◆ **Collected material**
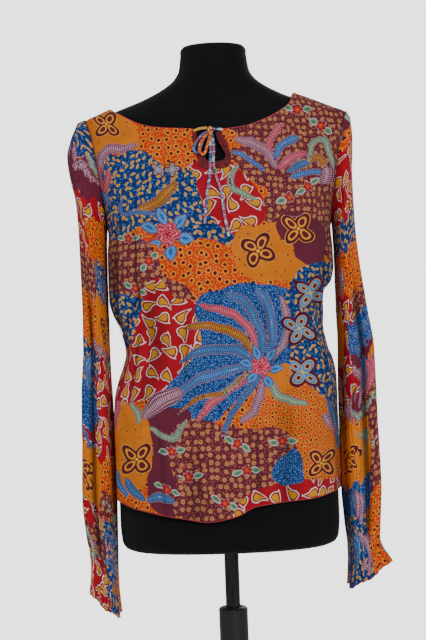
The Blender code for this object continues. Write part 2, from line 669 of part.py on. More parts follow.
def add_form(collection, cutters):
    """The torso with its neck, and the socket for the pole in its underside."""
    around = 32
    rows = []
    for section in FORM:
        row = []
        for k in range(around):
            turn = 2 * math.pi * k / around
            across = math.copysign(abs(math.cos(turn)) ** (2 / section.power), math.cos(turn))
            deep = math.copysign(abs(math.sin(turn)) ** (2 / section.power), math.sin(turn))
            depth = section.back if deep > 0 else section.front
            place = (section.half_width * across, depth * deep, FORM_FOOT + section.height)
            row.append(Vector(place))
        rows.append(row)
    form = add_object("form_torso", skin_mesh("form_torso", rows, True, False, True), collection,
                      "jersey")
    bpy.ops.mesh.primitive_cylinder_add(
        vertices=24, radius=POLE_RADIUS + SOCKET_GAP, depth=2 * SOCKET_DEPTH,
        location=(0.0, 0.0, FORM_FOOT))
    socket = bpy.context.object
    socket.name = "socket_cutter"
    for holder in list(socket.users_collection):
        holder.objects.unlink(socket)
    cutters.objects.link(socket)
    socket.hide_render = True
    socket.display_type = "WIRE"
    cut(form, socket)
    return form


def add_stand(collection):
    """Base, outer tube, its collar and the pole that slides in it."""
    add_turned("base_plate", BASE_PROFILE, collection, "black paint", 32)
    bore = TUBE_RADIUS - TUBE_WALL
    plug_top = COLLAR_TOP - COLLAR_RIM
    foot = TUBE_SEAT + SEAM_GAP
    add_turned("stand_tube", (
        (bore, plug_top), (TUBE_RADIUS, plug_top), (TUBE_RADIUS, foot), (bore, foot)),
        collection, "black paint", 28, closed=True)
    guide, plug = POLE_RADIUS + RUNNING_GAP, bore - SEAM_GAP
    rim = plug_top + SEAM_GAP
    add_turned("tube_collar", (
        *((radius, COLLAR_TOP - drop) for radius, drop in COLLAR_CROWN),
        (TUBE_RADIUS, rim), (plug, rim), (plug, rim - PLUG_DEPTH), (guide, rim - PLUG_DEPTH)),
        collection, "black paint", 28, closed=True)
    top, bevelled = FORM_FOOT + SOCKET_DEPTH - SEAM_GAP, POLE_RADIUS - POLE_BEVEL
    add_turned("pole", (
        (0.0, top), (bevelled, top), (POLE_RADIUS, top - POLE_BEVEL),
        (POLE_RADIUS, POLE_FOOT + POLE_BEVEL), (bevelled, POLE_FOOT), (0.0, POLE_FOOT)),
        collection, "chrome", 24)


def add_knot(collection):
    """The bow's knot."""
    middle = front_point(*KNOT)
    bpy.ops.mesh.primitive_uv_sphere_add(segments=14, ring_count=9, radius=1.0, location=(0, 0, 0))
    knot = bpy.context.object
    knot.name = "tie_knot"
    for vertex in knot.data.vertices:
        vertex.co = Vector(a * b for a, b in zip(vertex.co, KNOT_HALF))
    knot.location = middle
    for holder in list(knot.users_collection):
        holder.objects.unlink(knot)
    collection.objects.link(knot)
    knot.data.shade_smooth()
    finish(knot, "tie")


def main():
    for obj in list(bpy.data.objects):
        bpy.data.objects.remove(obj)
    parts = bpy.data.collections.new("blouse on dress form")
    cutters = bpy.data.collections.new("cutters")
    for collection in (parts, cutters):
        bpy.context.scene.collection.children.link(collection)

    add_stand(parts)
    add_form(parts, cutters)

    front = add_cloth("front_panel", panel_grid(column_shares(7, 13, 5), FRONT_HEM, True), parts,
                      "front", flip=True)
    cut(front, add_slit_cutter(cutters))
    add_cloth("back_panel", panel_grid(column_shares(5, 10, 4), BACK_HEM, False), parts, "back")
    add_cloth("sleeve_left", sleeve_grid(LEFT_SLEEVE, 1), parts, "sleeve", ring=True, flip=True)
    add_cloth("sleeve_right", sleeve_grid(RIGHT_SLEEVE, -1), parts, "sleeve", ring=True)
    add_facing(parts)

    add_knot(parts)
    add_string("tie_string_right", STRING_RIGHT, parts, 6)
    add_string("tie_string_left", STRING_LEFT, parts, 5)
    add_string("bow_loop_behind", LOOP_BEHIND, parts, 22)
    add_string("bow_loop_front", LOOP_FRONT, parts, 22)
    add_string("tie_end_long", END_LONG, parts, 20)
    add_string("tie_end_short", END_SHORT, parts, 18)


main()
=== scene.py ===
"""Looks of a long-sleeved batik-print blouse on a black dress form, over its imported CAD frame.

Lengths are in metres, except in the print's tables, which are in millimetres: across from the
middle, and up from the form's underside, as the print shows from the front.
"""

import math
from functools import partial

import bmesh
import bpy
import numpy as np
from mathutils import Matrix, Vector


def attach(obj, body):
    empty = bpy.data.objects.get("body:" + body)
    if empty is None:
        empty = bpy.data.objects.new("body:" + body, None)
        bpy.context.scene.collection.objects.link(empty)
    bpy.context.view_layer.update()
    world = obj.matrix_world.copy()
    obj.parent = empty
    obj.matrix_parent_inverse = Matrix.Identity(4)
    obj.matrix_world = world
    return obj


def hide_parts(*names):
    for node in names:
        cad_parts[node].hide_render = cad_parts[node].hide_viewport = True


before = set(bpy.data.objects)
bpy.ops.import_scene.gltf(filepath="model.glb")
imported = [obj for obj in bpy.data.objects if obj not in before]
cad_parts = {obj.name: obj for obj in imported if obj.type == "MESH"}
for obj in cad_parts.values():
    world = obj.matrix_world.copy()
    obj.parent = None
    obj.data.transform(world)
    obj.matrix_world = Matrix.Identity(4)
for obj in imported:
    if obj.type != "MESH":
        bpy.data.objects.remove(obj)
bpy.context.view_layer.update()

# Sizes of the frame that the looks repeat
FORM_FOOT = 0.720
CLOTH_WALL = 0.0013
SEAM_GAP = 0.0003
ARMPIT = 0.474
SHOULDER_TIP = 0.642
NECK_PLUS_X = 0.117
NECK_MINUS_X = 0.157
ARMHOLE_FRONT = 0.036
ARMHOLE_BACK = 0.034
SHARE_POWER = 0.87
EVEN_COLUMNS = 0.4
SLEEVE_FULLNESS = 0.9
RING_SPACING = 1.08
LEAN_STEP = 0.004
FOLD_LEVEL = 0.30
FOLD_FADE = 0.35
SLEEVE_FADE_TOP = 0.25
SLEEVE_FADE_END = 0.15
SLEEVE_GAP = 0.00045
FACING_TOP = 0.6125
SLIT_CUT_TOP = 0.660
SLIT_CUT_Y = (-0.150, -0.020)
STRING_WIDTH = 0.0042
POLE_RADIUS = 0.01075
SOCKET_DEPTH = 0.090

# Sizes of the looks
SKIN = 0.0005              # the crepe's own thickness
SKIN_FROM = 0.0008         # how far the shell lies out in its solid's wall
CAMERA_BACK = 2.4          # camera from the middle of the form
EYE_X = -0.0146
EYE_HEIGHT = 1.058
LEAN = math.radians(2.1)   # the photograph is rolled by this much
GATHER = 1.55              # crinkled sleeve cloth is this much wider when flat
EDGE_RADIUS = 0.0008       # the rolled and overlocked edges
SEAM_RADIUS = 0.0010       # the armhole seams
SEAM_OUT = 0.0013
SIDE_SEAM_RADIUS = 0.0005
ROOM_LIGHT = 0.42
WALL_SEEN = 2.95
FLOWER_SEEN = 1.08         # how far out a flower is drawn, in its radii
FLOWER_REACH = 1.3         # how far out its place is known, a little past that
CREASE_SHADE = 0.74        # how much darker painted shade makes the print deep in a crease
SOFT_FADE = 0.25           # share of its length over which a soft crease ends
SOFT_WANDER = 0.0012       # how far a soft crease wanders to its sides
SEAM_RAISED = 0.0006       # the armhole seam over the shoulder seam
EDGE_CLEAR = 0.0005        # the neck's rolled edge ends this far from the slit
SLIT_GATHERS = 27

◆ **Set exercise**
In the material above, locate the line containing "add_stand(parts)" and the line containing "cad_parts[node].hide_render = cad_parts[node].hide_viewport". Transcribe exactly those two lines and every line between them, and nothing more.

◆ **Written answer**
    add_stand(parts)
    add_form(parts, cutters)

    front = add_cloth("front_panel", panel_grid(column_shares(7, 13, 5), FRONT_HEM, True), parts,
                      "front", flip=True)
    cut(front, add_slit_cutter(cutters))
    add_cloth("back_panel", panel_grid(column_shares(5, 10, 4), BACK_HEM, False), parts, "back")
    add_cloth("sleeve_left", sleeve_grid(LEFT_SLEEVE, 1), parts, "sleeve", ring=True, flip=True)
    add_cloth("sleeve_right", sleeve_grid(RIGHT_SLEEVE, -1), parts, "sleeve", ring=True)
    add_facing(parts)

    add_knot(parts)
    add_string("tie_string_right", STRING_RIGHT, parts, 6)
    add_string("tie_string_left", STRING_LEFT, parts, 5)
    add_string("bow_loop_behind", LOOP_BEHIND, parts, 22)
    add_string("bow_loop_front", LOOP_FRONT, parts, 22)
    add_string("tie_end_long", END_LONG, parts, 20)
    add_string("tie_end_short", END_SHORT, parts, 18)


main()
=== scene.py ===
"""Looks of a long-sleeved batik-print blouse on a black dress form, over its imported CAD frame.

Lengths are in metres, except in the print's tables, which are in millimetres: across from the
middle, and up from the form's underside, as the print shows from the front.
"""

import math
from functools import partial

import bmesh
import bpy
import numpy as np
from mathutils import Matrix, Vector


def attach(obj, body):
    empty = bpy.data.objects.get("body:" + body)
    if empty is None:
        empty = bpy.data.objects.new("body:" + body, None)
        bpy.context.scene.collection.objects.link(empty)
    bpy.context.view_layer.update()
    world = obj.matrix_world.copy()
    obj.parent = empty
    obj.matrix_parent_inverse = Matrix.Identity(4)
    obj.matrix_world = world
    return obj


def hide_parts(*names):
    for node in names:
        cad_parts[node].hide_render = cad_parts[node].hide_viewport = True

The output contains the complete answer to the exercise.